The second idea, which is restart the whole system, has a small chance of memory corruption when writing to EEPROM or FLASH. I can handle that by looping to try to take the semaphore of the memory with zero timeout. When any writing to memory is stopped, I can do a system restart. However, my device contains some modules such as Iridium 9603. They has their own firmware running inside it. Any system reset can potentially damage any using module.

Because of that, I prefer your first method:

The method I described is to use a global flag (or flags) that the ‘emergency’ task can set, that tasks that need to respond to the emergency can check when they are doing some action that might take awhile, letting them voluntearily ‘abort’ their activity and move to there emergency response. A task that might be stuck in an wait of some sort (waiting on a queue or semaphore for some action) can be forced to wake up by using xTaskAbortDelay(). Alternatively if you know what they might be waiting on, you can send the needed notification through that channel.

I think the trade-off of this method is the overhead for checking emergency flag that we insert to the task.
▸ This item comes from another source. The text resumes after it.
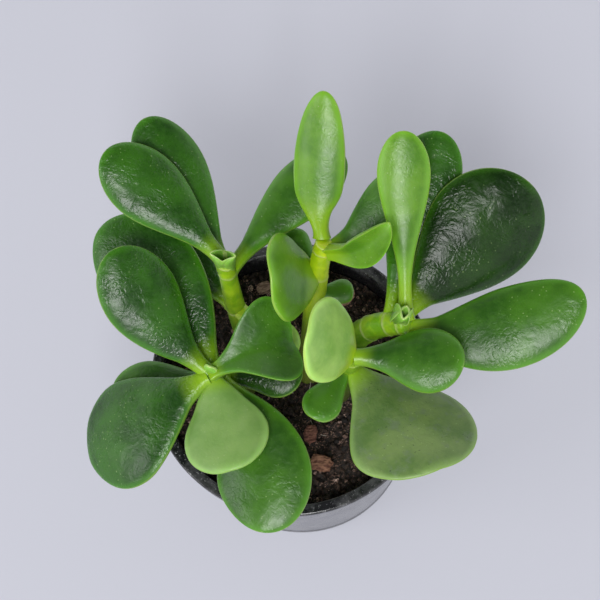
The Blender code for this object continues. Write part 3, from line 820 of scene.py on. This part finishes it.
# Each leaf: share of the way up the stem, heading, rise, length, width, then its skin and
# whatever makes it its own. Angles are in degrees. Roll turns it about its midrib, bend lifts
# its end, sweep curves it to the left, fold cups it and dome arches it. Widest is the share of
# its length where it is widest, pull the share over which its neck stays slim, and apart and
# sink move its base outward and down.
LEAVES = {
    "back_left": [
        (0.96, 125, 21, 46, 22, "old", dict(sweep=14, widest=0.66)),
        (0.87, 108, 19, 50, 21, "old", dict(sweep=7, widest=0.66)),
        (0.86, 45, 9, 48, 19, "full", dict(sweep=-17, widest=0.68)),
        (0.52, 125, 25, 36, 20, "old", dict()),
        (0.52, -50, 5, 22, 14, "fresh_and_sheen", dict()),
    ],
    "front_left": [
        (0.93, 137, 30, 45, 24, "old", dict(roll=-7, sweep=-30)),
        (0.95, -161, -7, 46, 35, "old", dict(roll=10, bend=-34, fold=14)),
        (0.90, -86, 4, 28, 27, "flat", dict(roll=10, bend=12, widest=0.56, fold=2)),
        (0.97, 18, 22, 25, 31, "full", dict(sweep=-10, bend=-50, widest=0.72, fold=28)),
        (0.75, -57, 0, 48, 30, "full", dict(roll=13, sweep=-58, fold=5)),
        (0.56, 182, 1, 32, 22, "full", dict()),
        (0.80, 103, 16, 57, 31, "old", dict(roll=-15, sweep=45, bend=-6, fold=13)),
        (0.60, -5, 10, 22, 16, "dark", dict()),
    ],
    "back_middle": [
        (0.98, 81, 34, 43, 16, "young", dict(roll=-13, sweep=-7, widest=0.46, pull=0.30)),
        (0.92, -13, 35, 25, 14, "young", dict(roll=60, sweep=35, widest=0.55, fold=45)),
        (0.86, 27, 31, 35, 17, "full", dict()),
        (0.62, 182, 73, 27, 27, "young",
         dict(roll=-10, sweep=20, bend=-8, widest=0.52, round_base=True)),
        (0.66, 118, 8, 13, 11, "full", dict()),
        (0.50, 0, 12, 8, 8, "full", dict(thickness=2.4)),
    ],
    "back_right": [
        (0.97, 82, 33, 54, 16, "young", dict(widest=0.76)),
        (0.82, 71, 20, 56, 22, "old", dict(sweep=-15, widest=0.71)),
        (0.92, 32, 14, 53, 36, "dark", dict(roll=29, sweep=7, bend=4, fold=16, dome=15.0)),
        (0.95, -24, 6, 54, 25, "full", dict(roll=16, sweep=53, widest=0.56)),
    ],
    "front_right": [
        (1.0, 160, 66, 28, 25, "fresh_and_sheen",
         dict(roll=-6, sweep=10, widest=0.55, fold=12, apart=0.5, round_base=True)),
        (0.92, -9, 10, 30, 20, "full", dict(roll=4, sweep=-15)),
        (0.55, -53, 12, 43, 40, "stained", dict(roll=-16, sweep=-20, bend=10, widest=0.61, fold=3)),
        (0.55, -130, 15, 17, 12, "full", dict()),
    ],
}


def leaf_piece(shoot, name, node, finish, slot, number, share, heading, rise, length, width,
               roll=0.0, bend=0.0, sweep=0.0, widest=0.64, fold=8.0, thickness=3.6, apart=0.0,
               dome=LEAF_DOME, pull=0.0, sink=0.0, round_base=False):
    """One leaf, drawn out from a ball along its own curved midrib."""
    length *= TRIM
    width *= TRIM
    thickness *= PLUMPNESS
    cupped = fold > CUPPED_FROM
    bow = CUPPED_BOW if cupped else DOMED_BOW
    fold = fold if cupped else DOMED_FOLD * fold - dome
    middle, upward = stem_axis(shoot, share)
    tilt, turn = math.radians(rise), math.radians(heading)
    level_reach = math.cos(tilt)
    pointing = Vector((level_reach * math.cos(turn), level_reach * math.sin(turn), math.sin(tilt)))
    lean = pointing.dot(upward)
    outward = (pointing - upward * lean).normalized()
    if share == 1.0:             # it stands on the very end of the stem
        clear_by = CLEARANCE + thickness / 2 * math.sqrt(1 - lean ** 2)
        base = middle + upward * clear_by + outward * apart
        inward = -upward * (CLEARANCE + CLASP_DEPTH)
    else:
        clear_by = stem_radius(shoot, share) + CLEARANCE + thickness / 2 * abs(lean)
        base = middle + outward * clear_by
        inward = -outward * (CLEARANCE + CLASP_DEPTH)
    base -= upward * sink
    start = (Matrix.Rotation(turn, 3, "Z") @ Matrix.Rotation(-tilt, 3, "Y")
             @ Matrix.Rotation(math.radians(roll), 3, "X"))

    def axes(along):
        """Which ways the leaf's length, width and thickness point at a share of its length."""
        return (start @ Matrix.Rotation(math.radians(sweep * along), 3, "Z")
                @ Matrix.Rotation(math.radians(-bend * along), 3, "Y"))

    midrib = [base.copy()]
    for step in range(MIDRIB_STEPS):
        direction = axes((step + 0.5) / MIDRIB_STEPS).col[0]
        midrib.append(midrib[-1] + direction * (length / MIDRIB_STEPS))
    power = math.log(0.5) / math.log(widest)
    seed = Vector((7.3 * number, 2.9 * number, 1.7 * len(name)))
    clear_selection()
    bpy.ops.mesh.primitive_uv_sphere_add(segments=LEAF_SIDES, ring_count=LEAF_RINGS, radius=1.0)
    leaf = bpy.context.object
    leaf.name = name
    first_ring = math.cos(math.pi / LEAF_RINGS)
    up_leaf, rim_gap = [], []
    for vert in leaf.data.vertices:
        x, y, z = vert.co
        ring = math.hypot(x, y)
        across, over = (x / ring, y / ring) if ring > 1e-6 else (0.0, 0.0)
        along = min(1.0, max(0.0, (first_ring + z) / (first_ring + 1)))
        pole = 0.0 if ring <= 1e-6 else 1.0
        if along > widest:
            paddle = math.sqrt(max(0.0, 1 - ((along - widest) / (1 - widest)) ** 2))
        elif round_base:
            paddle = math.sqrt(max(0.0, 1 - ((widest - along) / widest) ** 2))
        else:
            paddle = math.sin(math.pi * along ** power) ** PADDLE_FULLNESS if along > 0.0 else 0.0
        if pull:
            slim = min(1.0, along / pull)
            paddle *= slim * (2 - slim)
        neck = min(LEAF_NECK, width * NECK_SHARE) * (1 - along)
        clasp = math.exp(-along * length / CLASP_REACH)
        half_width = math.hypot(width / 2 * paddle, neck) + CLASP_WIDENING * clasp
        half_thick = thickness / 2 * math.sqrt(1 - along ** 4) + CLASP_THICKENING * clasp
        over = math.copysign(abs(over) ** EDGE_FULLNESS, over)
        side = math.radians(fold) * abs(across)
        frame_here = axes(along)
        reach = along * MIDRIB_STEPS
        low = min(int(reach), MIDRIB_STEPS - 1)
        spine = midrib[low].lerp(midrib[low + 1], reach - low)
        root_share = max(0.0, 1.0 - along * length / CLASP_LENGTH)
        spine = spine + inward * (root_share * root_share * (3 - 2 * root_share))
        wave = EDGE_WAVE * noise.noise(Vector((along * 3.2, across * 0.8, 0.0)) + seed)
        spot = Vector((along * length, across * half_width, 0.0))
        dent = BLADE_DENTS * noise.noise(spot * 0.11 + seed)
        calm = min(1.0, along * 4.0) * min(1.0, (1.0 - along) * 12.0)
        sideways = half_width * across * math.cos(side) * pole
        curl = half_width * abs(across) ** bow * math.sin(math.radians(fold))
        lift = (curl + half_thick * over) * pole
        lift += (wave * across * across + dent) * calm
        vert.co = (spine + frame_here.col[1] * sideways + frame_here.col[2] * lift) * MM
        up_leaf.append(along)
        to_side, to_end = half_width * (1 - abs(across)), (1.0 - along) * length
        rim_gap.append(min(to_side, to_end * 0.8 + 0.02))
    write_values(leaf, up_leaf=up_leaf, rim_gap=rim_gap)
    settle(leaf, finish, slot, node, smooth=80.0)


for shoot, leaves in LEAVES.items():
    for number, (share, heading, rise, length, width, skin, own) in enumerate(leaves, start=1):
        leaf_piece(shoot, f"leaf_{number}_of_{shoot}", f"{shoot}_leaf_{number}", SKINS[skin],
                   "leaf_skin", number, share, heading, rise, length, width, **own)


# ---------------------------------------------------------------------------------------
# BUDS. Where a shoot is still growing, its newest pair of leaves stands up as a small cup
# with light rims round a dark middle.

bud_skin = leaf_tones("bud_skin", (0.10, 0.26, 0.03), (0.22, 0.44, 0.06), 0.2, 0.36,
                      base=(0.30, 0.46, 0.05), rim=(0.60, 0.72, 0.26), glow=0.2, gloss=0.3)
BUDS = {
    "back_left": [
        (1.0, 165, 74, 7.5, 8, dict(thickness=1.3, fold=64, apart=2.0, sink=1.6)),
        (1.0, -15, 74, 7.5, 8, dict(thickness=1.3, fold=64, apart=2.0, sink=1.6)),
    ],
    "front_left": [
        (1.0, 60, 70, 5, 4, dict(thickness=1.8)),
    ],
    "back_right": [
        (1.0, 65, 76, 6.5, 10, dict(thickness=1.5, fold=62, apart=2.6, sink=1.6)),
        (1.0, -115, 78, 6.5, 10, dict(thickness=1.5, fold=62, apart=2.6, sink=1.6)),
    ],
}
for shoot, leaves in BUDS.items():
    for number, (share, heading, rise, length, width, own) in enumerate(leaves, start=1):
        leaf_piece(shoot, f"bud_leaf_{number}_of_{shoot}", f"{shoot}_bud_leaf_{number}", bud_skin,
                   "bud_skin", number, share, heading, rise, length, width, **own)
I plan to break each task into several sections that need to be atomic, insert emergency flag checking between these section, and in the loop that take too much time. If any check point detect the emergency, the task is terminated and to release all the resource. Then, just start the emergency response.

Please verify for me that I understood your idea. I will implemented this idea, testing, and also do a massive OTA. This will take time but will tell you the result and all feedback @richard-damon

Yes, you seem to understand my suggestion. I will add that there is little overhead in doing this. It adds some clutter to the code, but checking a global variable is quick.

1 Like

Agreed. Since the tracking application has only soft real-time requirement, these overhead are no big deal. Thanks again.

Even with hard real-time requirements, adding the test only adds a few cycles to the code, and would be normally be just after or just before a call to a FreeRTOS function, which would be much slower.